I’ve managed to irritate my Traveling Partner in some small way. Not with any intent to do so. Not even sure what exactly has annoyed him, but I don’t care to make it any worse, and we have spent the entire weekend together almost continuously. lol I head to the studio to work on the holiday cards; they need to be in the mail within the week to reach everyone before the Giftmas holiday. I look over my materials. Pick out some patterns I like and get to work on my layout. Using the Cricut gets easier with every project (even for me! lol).

It’s a nice sort of break. I make time for a moment of writing, too. It’s been quite a lovely weekend, and I’d like to make a point of appreciating that, and reflecting on this tremendous quantity of joy – soak in it, and soak it up, and fill my heart with all this love. It’s a nice way to spend a few minutes.

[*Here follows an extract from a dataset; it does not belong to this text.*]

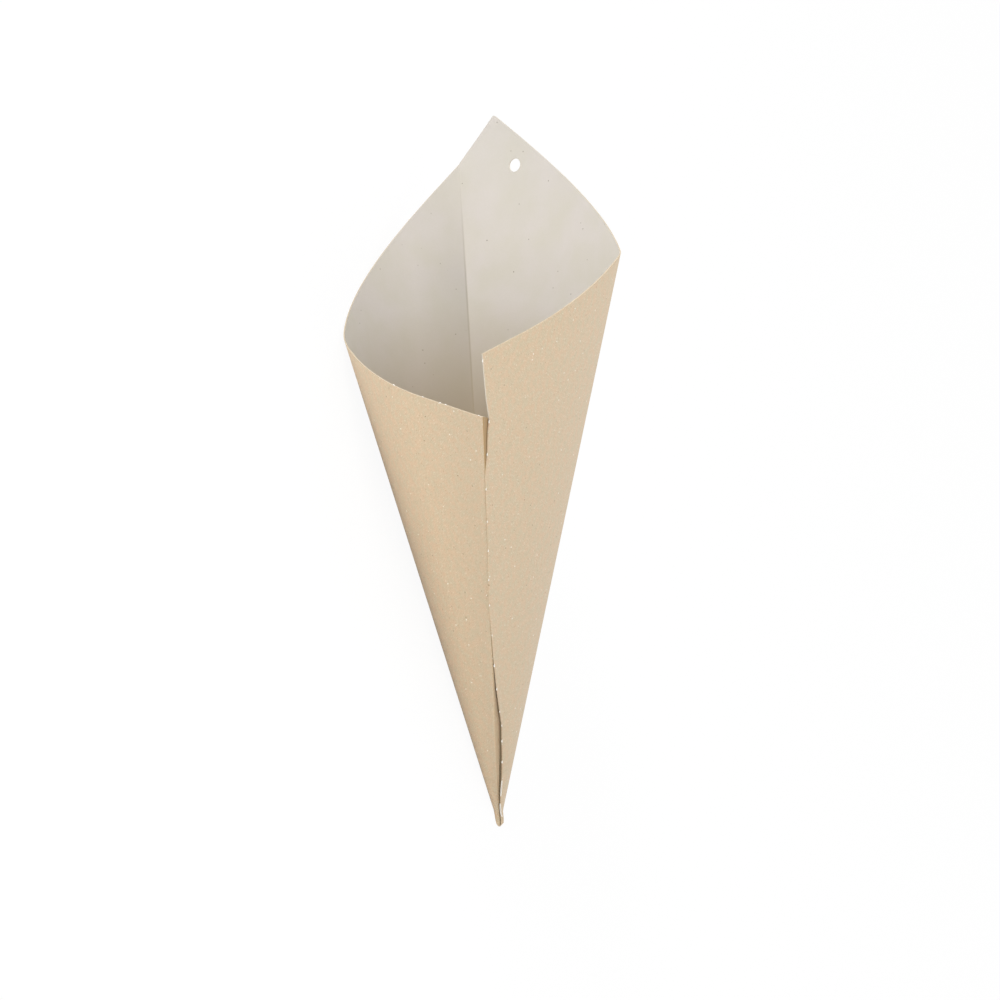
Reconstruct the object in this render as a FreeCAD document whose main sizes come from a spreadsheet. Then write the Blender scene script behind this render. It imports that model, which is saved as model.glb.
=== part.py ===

Making time for creative projects also fills me with joy. It’s a way of creating joy out of chaos or conflict that I find useful; step back from the mess, and create something new and beautiful. It’s a form of tidying up, I suppose, which also calms me and fills me with joy. Creating order from disorder is, for me, a self-care practice. 😀

How was your holiday? Have you taken time to cherish the moments of joy? Have you shared them with others in conversation or correspondence? If the holiday was less than ideally joy-filled, putting focus on the things that did work is a nice way to bring some balance to your recollections. I breathe. Relax. Smile. It’s been a lovely holiday, and it doesn’t require much in the way of effort to reflect on the joy it brings me – but what does require effort is to make the time to do that willfully, with intention. So, I do that while I’m taking time for myself in the studio. Creative work. Emotional work. They “play nicely together”. 😀

Tomorrow? Monday. Time to begin again.

I’m sitting here watching the sun rise. I’m fortunate to have (and enjoy) the opportunity. I was out on the trail early, just at daybreak. It’s a frosty cold Autumn morning, here. There’s no rush to return home, and I know these early hours are good ones for giving my Traveling Partner a bit of time to get some sleep. We each have our different difficulties with sleep, and getting out of the house for a morning walk is one great way for me to show how much I care.

… And I enjoy the walk, the sunrise, and the quiet time alone, for myself…

Enough light to see the trail.

This morning I get back to the car too early to consider heading home, and haven’t yet gotten a “good morning” message from my partner, so I take time to meditate, and to sketch the gnarled old oak on the slope in front of my parked car. I’m bundled up for winter weather, but as the minutes pass, I become restless and ready to move on with the day. There’s a tree to decorate in the living room and I am filled with festive joy.

… It’s still pretty early. Saturday. I consider heading toward home and perhaps stopping along the way, maybe a bit of shopping?

I smile knowing my partner is getting the rest he needs.

Migrating flocks pass by overhead.

I listen to the sounds of migrating flocks of birds passing by. It’s a new day. It’s time to begin again.